REQUIRED TASK
Write every line of the material out exactly as shown.

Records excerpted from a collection
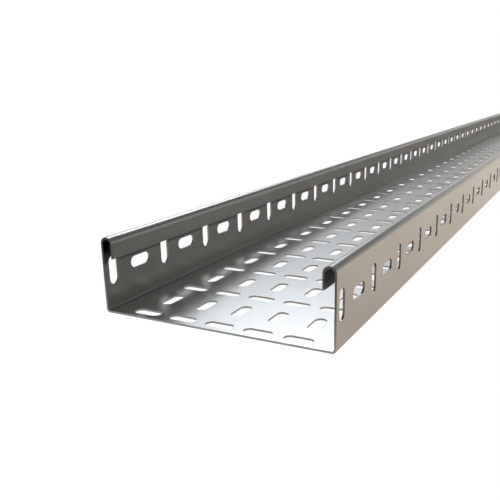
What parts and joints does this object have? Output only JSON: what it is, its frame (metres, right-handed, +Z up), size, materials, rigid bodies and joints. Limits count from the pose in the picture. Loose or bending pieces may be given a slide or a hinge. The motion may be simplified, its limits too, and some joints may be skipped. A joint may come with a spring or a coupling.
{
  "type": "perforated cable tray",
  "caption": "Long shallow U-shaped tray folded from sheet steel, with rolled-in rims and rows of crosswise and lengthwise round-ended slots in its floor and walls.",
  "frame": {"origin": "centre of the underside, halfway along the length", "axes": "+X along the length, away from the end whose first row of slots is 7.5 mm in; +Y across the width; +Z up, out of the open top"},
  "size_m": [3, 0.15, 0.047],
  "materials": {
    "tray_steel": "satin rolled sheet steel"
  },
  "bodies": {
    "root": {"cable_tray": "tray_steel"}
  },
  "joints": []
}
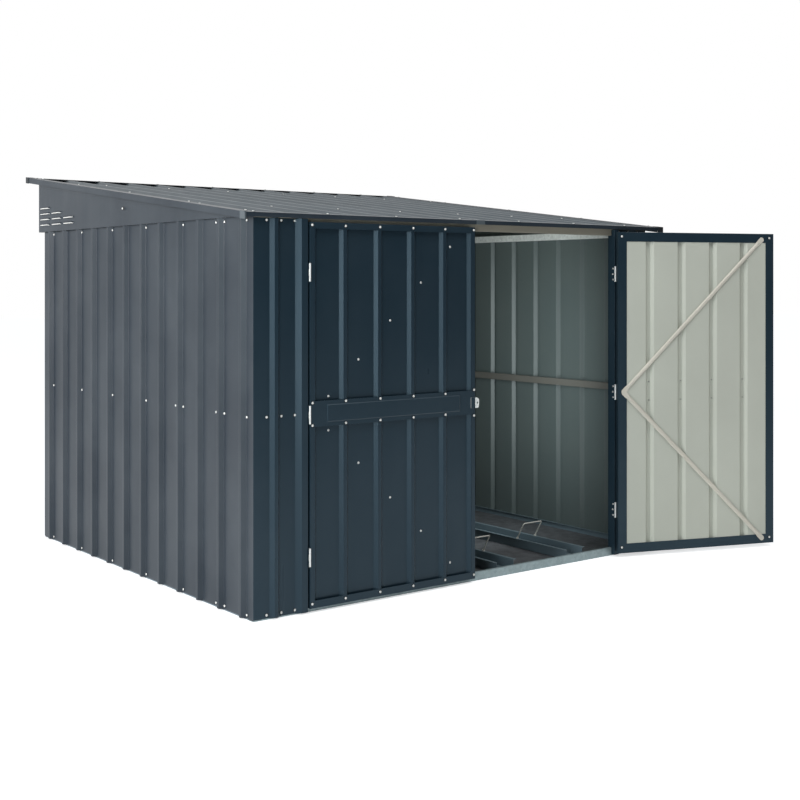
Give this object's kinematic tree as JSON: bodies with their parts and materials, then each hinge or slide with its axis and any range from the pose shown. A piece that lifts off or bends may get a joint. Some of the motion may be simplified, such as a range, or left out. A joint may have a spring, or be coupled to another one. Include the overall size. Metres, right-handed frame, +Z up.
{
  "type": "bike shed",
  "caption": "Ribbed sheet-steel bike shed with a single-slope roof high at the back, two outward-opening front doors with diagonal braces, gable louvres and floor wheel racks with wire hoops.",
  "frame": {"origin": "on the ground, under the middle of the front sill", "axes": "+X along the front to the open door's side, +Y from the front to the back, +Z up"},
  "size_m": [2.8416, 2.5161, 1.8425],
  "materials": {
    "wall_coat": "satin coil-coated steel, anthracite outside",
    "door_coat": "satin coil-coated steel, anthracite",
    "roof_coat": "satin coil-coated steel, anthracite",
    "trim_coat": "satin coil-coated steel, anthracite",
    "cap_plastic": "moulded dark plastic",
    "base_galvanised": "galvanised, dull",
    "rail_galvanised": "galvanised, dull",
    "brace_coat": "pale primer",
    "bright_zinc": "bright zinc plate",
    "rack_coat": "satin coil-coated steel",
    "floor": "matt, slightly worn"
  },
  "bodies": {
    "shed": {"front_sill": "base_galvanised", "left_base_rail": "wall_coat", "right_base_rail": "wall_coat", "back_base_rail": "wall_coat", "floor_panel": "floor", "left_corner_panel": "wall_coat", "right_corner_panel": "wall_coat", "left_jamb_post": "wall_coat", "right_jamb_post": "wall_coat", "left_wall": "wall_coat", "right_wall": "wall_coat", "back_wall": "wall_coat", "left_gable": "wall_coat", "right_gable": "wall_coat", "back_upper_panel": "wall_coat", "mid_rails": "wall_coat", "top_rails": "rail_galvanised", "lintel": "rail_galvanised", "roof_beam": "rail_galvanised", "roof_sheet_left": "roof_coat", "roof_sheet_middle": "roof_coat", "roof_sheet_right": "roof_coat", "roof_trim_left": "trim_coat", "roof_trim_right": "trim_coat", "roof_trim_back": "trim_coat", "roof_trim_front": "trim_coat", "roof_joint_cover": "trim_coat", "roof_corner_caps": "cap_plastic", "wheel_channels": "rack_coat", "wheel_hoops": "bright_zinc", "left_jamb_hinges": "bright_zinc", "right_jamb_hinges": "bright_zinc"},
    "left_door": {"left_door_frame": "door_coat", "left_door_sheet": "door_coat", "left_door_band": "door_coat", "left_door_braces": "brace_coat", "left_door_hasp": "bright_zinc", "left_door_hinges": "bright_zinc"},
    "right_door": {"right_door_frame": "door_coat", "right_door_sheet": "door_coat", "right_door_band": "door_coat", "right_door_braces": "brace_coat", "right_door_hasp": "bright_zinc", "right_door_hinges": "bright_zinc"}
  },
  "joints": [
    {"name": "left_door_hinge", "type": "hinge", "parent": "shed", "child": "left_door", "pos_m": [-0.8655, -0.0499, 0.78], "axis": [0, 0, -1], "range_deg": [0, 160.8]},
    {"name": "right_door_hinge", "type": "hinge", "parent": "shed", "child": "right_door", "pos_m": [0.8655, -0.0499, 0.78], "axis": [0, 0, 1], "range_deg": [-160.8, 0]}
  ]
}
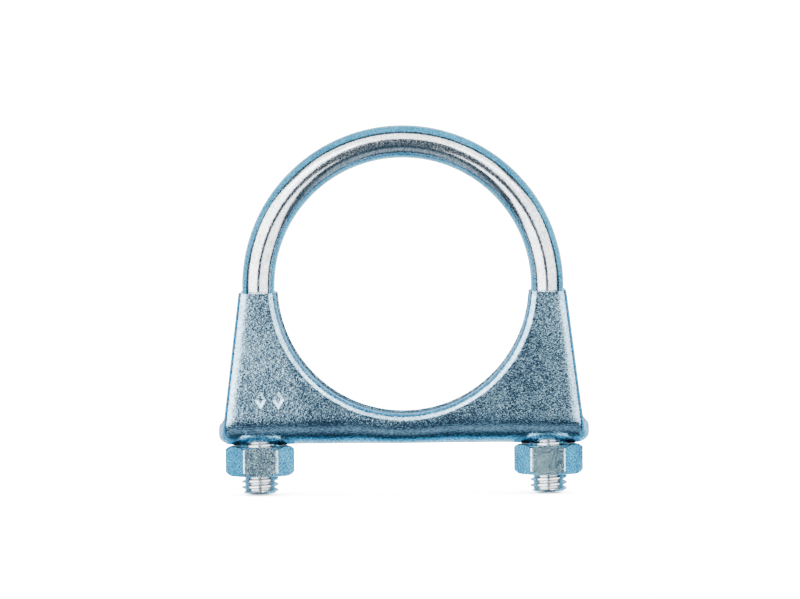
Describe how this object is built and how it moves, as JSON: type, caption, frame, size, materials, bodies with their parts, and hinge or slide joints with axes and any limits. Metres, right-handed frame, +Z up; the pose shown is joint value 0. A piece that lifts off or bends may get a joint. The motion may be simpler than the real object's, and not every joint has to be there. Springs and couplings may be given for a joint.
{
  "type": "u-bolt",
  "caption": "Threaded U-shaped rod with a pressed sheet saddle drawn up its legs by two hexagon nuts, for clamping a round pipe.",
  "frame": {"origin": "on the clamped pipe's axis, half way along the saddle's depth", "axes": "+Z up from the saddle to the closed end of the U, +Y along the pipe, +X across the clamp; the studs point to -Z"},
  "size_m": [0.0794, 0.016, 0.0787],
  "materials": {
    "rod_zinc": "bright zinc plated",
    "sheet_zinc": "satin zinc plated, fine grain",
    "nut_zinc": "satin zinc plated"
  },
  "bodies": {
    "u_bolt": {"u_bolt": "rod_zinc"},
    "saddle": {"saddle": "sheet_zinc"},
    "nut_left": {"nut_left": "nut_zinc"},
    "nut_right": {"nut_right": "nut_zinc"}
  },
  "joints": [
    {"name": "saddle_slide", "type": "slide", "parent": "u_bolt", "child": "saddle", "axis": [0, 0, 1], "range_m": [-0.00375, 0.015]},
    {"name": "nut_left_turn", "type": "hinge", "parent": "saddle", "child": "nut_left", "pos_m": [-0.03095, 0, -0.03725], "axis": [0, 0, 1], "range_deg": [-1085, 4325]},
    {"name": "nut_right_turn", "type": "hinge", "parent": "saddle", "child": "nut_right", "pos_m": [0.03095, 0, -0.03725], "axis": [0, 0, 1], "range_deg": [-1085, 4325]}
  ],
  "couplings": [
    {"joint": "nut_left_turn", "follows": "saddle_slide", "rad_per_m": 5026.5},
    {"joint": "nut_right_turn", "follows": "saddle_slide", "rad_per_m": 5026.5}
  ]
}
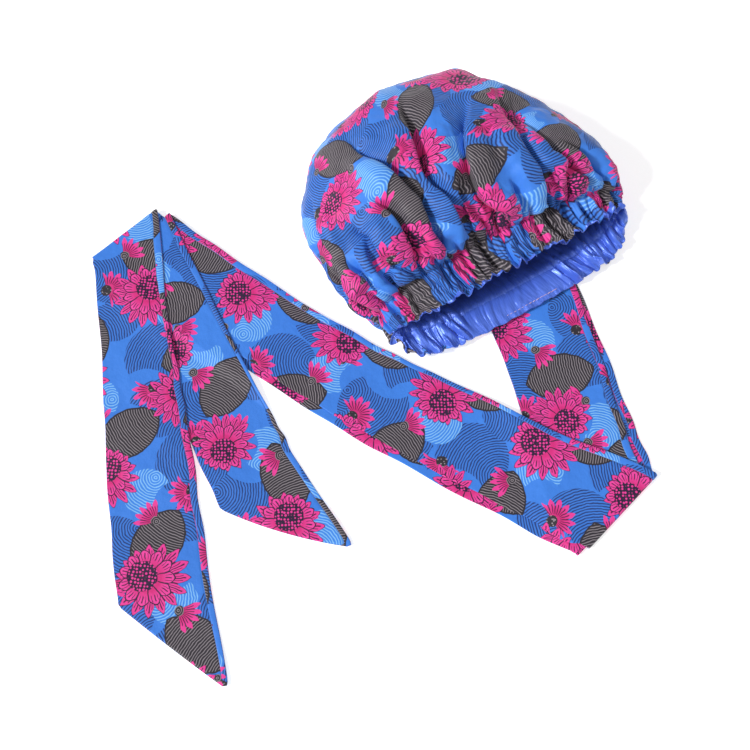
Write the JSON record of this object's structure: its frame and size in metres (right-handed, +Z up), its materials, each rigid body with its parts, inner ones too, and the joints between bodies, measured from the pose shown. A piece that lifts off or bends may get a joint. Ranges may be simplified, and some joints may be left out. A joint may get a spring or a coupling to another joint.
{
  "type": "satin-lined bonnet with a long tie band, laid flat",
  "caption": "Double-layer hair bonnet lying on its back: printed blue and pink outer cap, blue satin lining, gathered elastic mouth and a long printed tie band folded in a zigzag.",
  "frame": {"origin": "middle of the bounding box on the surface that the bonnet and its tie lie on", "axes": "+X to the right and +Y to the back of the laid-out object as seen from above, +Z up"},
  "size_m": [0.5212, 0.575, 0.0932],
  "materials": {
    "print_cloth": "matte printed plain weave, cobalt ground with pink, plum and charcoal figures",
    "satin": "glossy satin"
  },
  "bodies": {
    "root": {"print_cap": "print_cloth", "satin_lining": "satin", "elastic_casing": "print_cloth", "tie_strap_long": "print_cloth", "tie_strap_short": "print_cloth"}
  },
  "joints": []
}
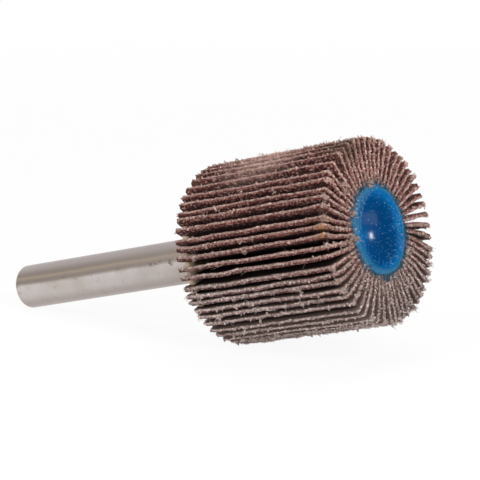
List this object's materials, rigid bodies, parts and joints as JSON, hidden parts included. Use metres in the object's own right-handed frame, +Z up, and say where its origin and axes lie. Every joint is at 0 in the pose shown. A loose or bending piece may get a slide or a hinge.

OUTPUT OF THE TASK
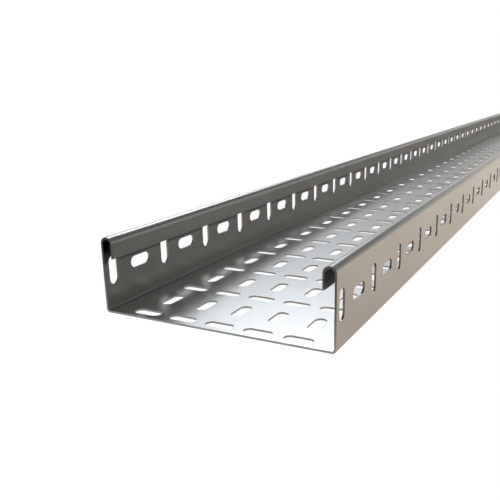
What parts and joints does this object have? Output only JSON: what it is, its frame (metres, right-handed, +Z up), size, materials, rigid bodies and joints. Limits count from the pose in the picture. Loose or bending pieces may be given a slide or a hinge. The motion may be simplified, its limits too, and some joints may be skipped. A joint may come with a spring or a coupling.
{
  "type": "perforated cable tray",
  "caption": "Long shallow U-shaped tray folded from sheet steel, with rolled-in rims and rows of crosswise and lengthwise round-ended slots in its floor and walls.",
  "frame": {"origin": "centre of the underside, halfway along the length", "axes": "+X along the length, away from the end whose first row of slots is 7.5 mm in; +Y across the width; +Z up, out of the open top"},
  "size_m": [3, 0.15, 0.047],
  "materials": {
    "tray_steel": "satin rolled sheet steel"
  },
  "bodies": {
    "root": {"cable_tray": "tray_steel"}
  },
  "joints": []
}
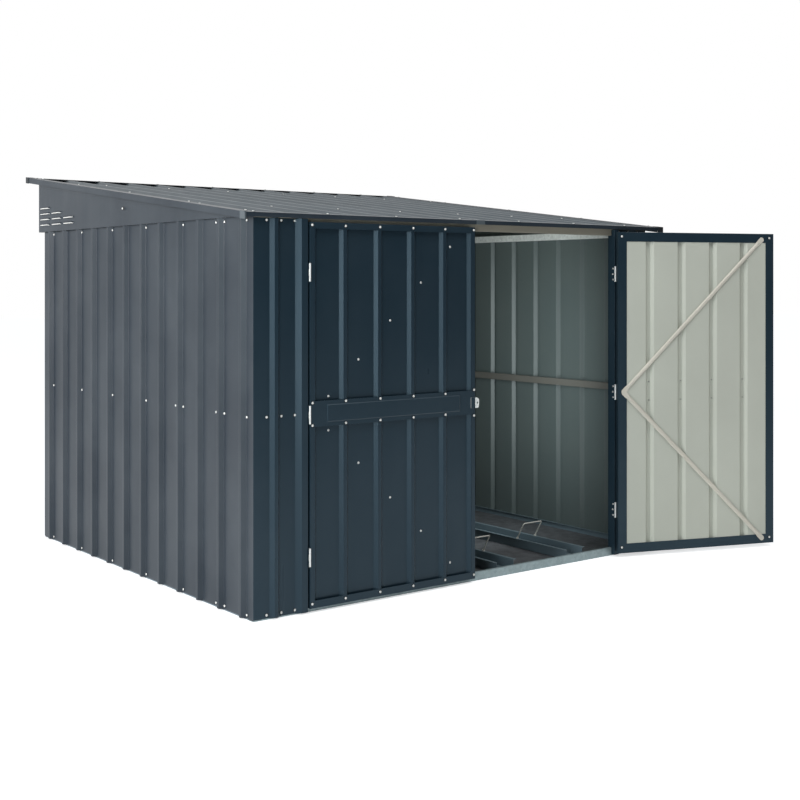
Give this object's kinematic tree as JSON: bodies with their parts and materials, then each hinge or slide with its axis and any range from the pose shown. A piece that lifts off or bends may get a joint. Some of the motion may be simplified, such as a range, or left out. A joint may have a spring, or be coupled to another one. Include the overall size. Metres, right-handed frame, +Z up.
{
  "type": "bike shed",
  "caption": "Ribbed sheet-steel bike shed with a single-slope roof high at the back, two outward-opening front doors with diagonal braces, gable louvres and floor wheel racks with wire hoops.",
  "frame": {"origin": "on the ground, under the middle of the front sill", "axes": "+X along the front to the open door's side, +Y from the front to the back, +Z up"},
  "size_m": [2.8416, 2.5161, 1.8425],
  "materials": {
    "wall_coat": "satin coil-coated steel, anthracite outside",
    "door_coat": "satin coil-coated steel, anthracite",
    "roof_coat": "satin coil-coated steel, anthracite",
    "trim_coat": "satin coil-coated steel, anthracite",
    "cap_plastic": "moulded dark plastic",
    "base_galvanised": "galvanised, dull",
    "rail_galvanised": "galvanised, dull",
    "brace_coat": "pale primer",
    "bright_zinc": "bright zinc plate",
    "rack_coat": "satin coil-coated steel",
    "floor": "matt, slightly worn"
  },
  "bodies": {
    "shed": {"front_sill": "base_galvanised", "left_base_rail": "wall_coat", "right_base_rail": "wall_coat", "back_base_rail": "wall_coat", "floor_panel": "floor", "left_corner_panel": "wall_coat", "right_corner_panel": "wall_coat", "left_jamb_post": "wall_coat", "right_jamb_post": "wall_coat", "left_wall": "wall_coat", "right_wall": "wall_coat", "back_wall": "wall_coat", "left_gable": "wall_coat", "right_gable": "wall_coat", "back_upper_panel": "wall_coat", "mid_rails": "wall_coat", "top_rails": "rail_galvanised", "lintel": "rail_galvanised", "roof_beam": "rail_galvanised", "roof_sheet_left": "roof_coat", "roof_sheet_middle": "roof_coat", "roof_sheet_right": "roof_coat", "roof_trim_left": "trim_coat", "roof_trim_right": "trim_coat", "roof_trim_back": "trim_coat", "roof_trim_front": "trim_coat", "roof_joint_cover": "trim_coat", "roof_corner_caps": "cap_plastic", "wheel_channels": "rack_coat", "wheel_hoops": "bright_zinc", "left_jamb_hinges": "bright_zinc", "right_jamb_hinges": "bright_zinc"},
    "left_door": {"left_door_frame": "door_coat", "left_door_sheet": "door_coat", "left_door_band": "door_coat", "left_door_braces": "brace_coat", "left_door_hasp": "bright_zinc", "left_door_hinges": "bright_zinc"},
    "right_door": {"right_door_frame": "door_coat", "right_door_sheet": "door_coat", "right_door_band": "door_coat", "right_door_braces": "brace_coat", "right_door_hasp": "bright_zinc", "right_door_hinges": "bright_zinc"}
  },
  "joints": [
    {"name": "left_door_hinge", "type": "hinge", "parent": "shed", "child": "left_door", "pos_m": [-0.8655, -0.0499, 0.78], "axis": [0, 0, -1], "range_deg": [0, 160.8]},
    {"name": "right_door_hinge", "type": "hinge", "parent": "shed", "child": "right_door", "pos_m": [0.8655, -0.0499, 0.78], "axis": [0, 0, 1], "range_deg": [-160.8, 0]}
  ]
}
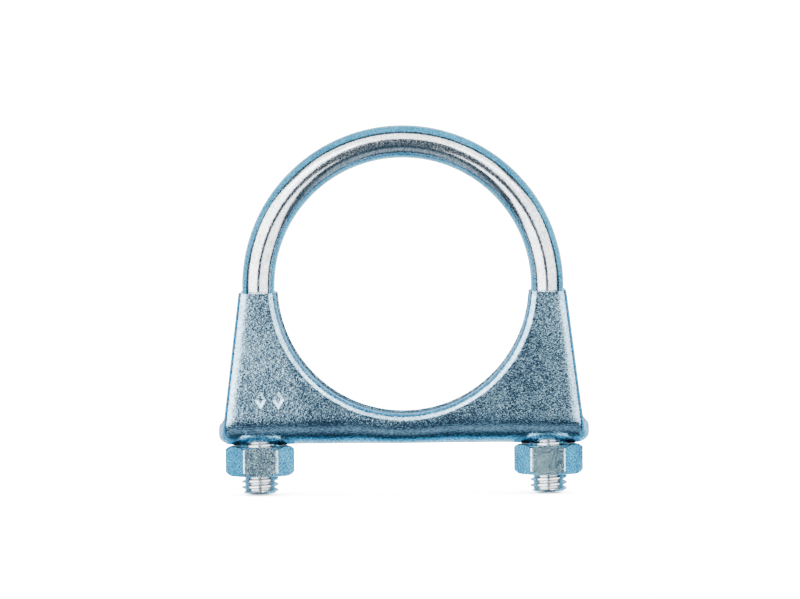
Describe how this object is built and how it moves, as JSON: type, caption, frame, size, materials, bodies with their parts, and hinge or slide joints with axes and any limits. Metres, right-handed frame, +Z up; the pose shown is joint value 0. A piece that lifts off or bends may get a joint. The motion may be simpler than the real object's, and not every joint has to be there. Springs and couplings may be given for a joint.
{
  "type": "u-bolt",
  "caption": "Threaded U-shaped rod with a pressed sheet saddle drawn up its legs by two hexagon nuts, for clamping a round pipe.",
  "frame": {"origin": "on the clamped pipe's axis, half way along the saddle's depth", "axes": "+Z up from the saddle to the closed end of the U, +Y along the pipe, +X across the clamp; the studs point to -Z"},
  "size_m": [0.0794, 0.016, 0.0787],
  "materials": {
    "rod_zinc": "bright zinc plated",
    "sheet_zinc": "satin zinc plated, fine grain",
    "nut_zinc": "satin zinc plated"
  },
  "bodies": {
    "u_bolt": {"u_bolt": "rod_zinc"},
    "saddle": {"saddle": "sheet_zinc"},
    "nut_left": {"nut_left": "nut_zinc"},
    "nut_right": {"nut_right": "nut_zinc"}
  },
  "joints": [
    {"name": "saddle_slide", "type": "slide", "parent": "u_bolt", "child": "saddle", "axis": [0, 0, 1], "range_m": [-0.00375, 0.015]},
    {"name": "nut_left_turn", "type": "hinge", "parent": "saddle", "child": "nut_left", "pos_m": [-0.03095, 0, -0.03725], "axis": [0, 0, 1], "range_deg": [-1085, 4325]},
    {"name": "nut_right_turn", "type": "hinge", "parent": "saddle", "child": "nut_right", "pos_m": [0.03095, 0, -0.03725], "axis": [0, 0, 1], "range_deg": [-1085, 4325]}
  ],
  "couplings": [
    {"joint": "nut_left_turn", "follows": "saddle_slide", "rad_per_m": 5026.5},
    {"joint": "nut_right_turn", "follows": "saddle_slide", "rad_per_m": 5026.5}
  ]
}
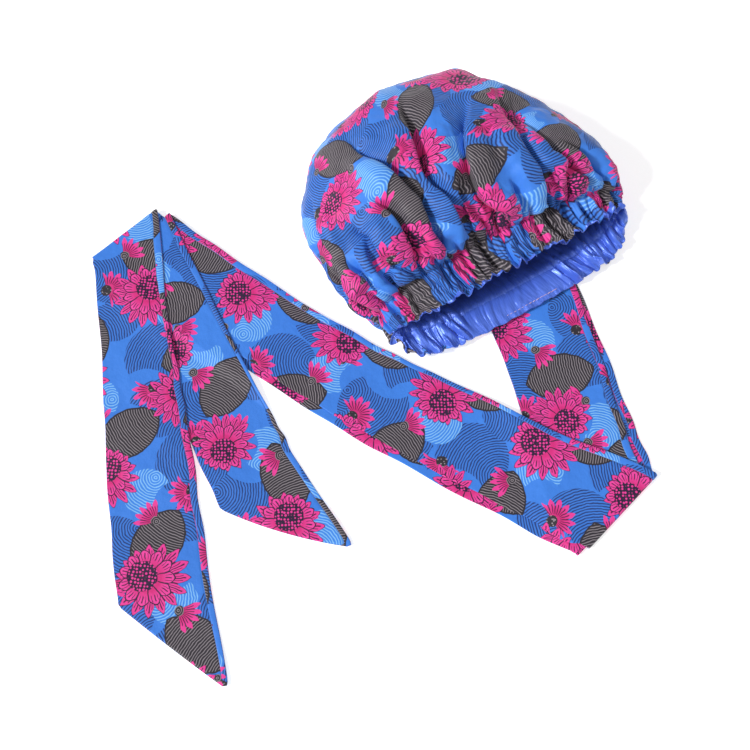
Write the JSON record of this object's structure: its frame and size in metres (right-handed, +Z up), its materials, each rigid body with its parts, inner ones too, and the joints between bodies, measured from the pose shown. A piece that lifts off or bends may get a joint. Ranges may be simplified, and some joints may be left out. A joint may get a spring or a coupling to another joint.
{
  "type": "satin-lined bonnet with a long tie band, laid flat",
  "caption": "Double-layer hair bonnet lying on its back: printed blue and pink outer cap, blue satin lining, gathered elastic mouth and a long printed tie band folded in a zigzag.",
  "frame": {"origin": "middle of the bounding box on the surface that the bonnet and its tie lie on", "axes": "+X to the right and +Y to the back of the laid-out object as seen from above, +Z up"},
  "size_m": [0.5212, 0.575, 0.0932],
  "materials": {
    "print_cloth": "matte printed plain weave, cobalt ground with pink, plum and charcoal figures",
    "satin": "glossy satin"
  },
  "bodies": {
    "root": {"print_cap": "print_cloth", "satin_lining": "satin", "elastic_casing": "print_cloth", "tie_strap_long": "print_cloth", "tie_strap_short": "print_cloth"}
  },
  "joints": []
}
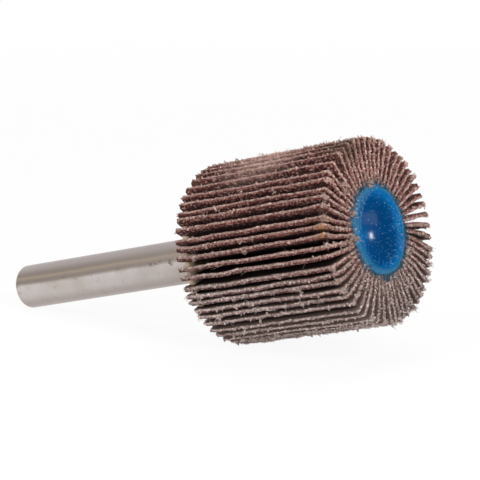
List this object's materials, rigid bodies, parts and joints as JSON, hidden parts included. Use metres in the object's own right-handed frame, +Z up, and say where its origin and axes lie. Every joint is at 0 in the pose shown. A loose or bending piece may get a slide or a hinge.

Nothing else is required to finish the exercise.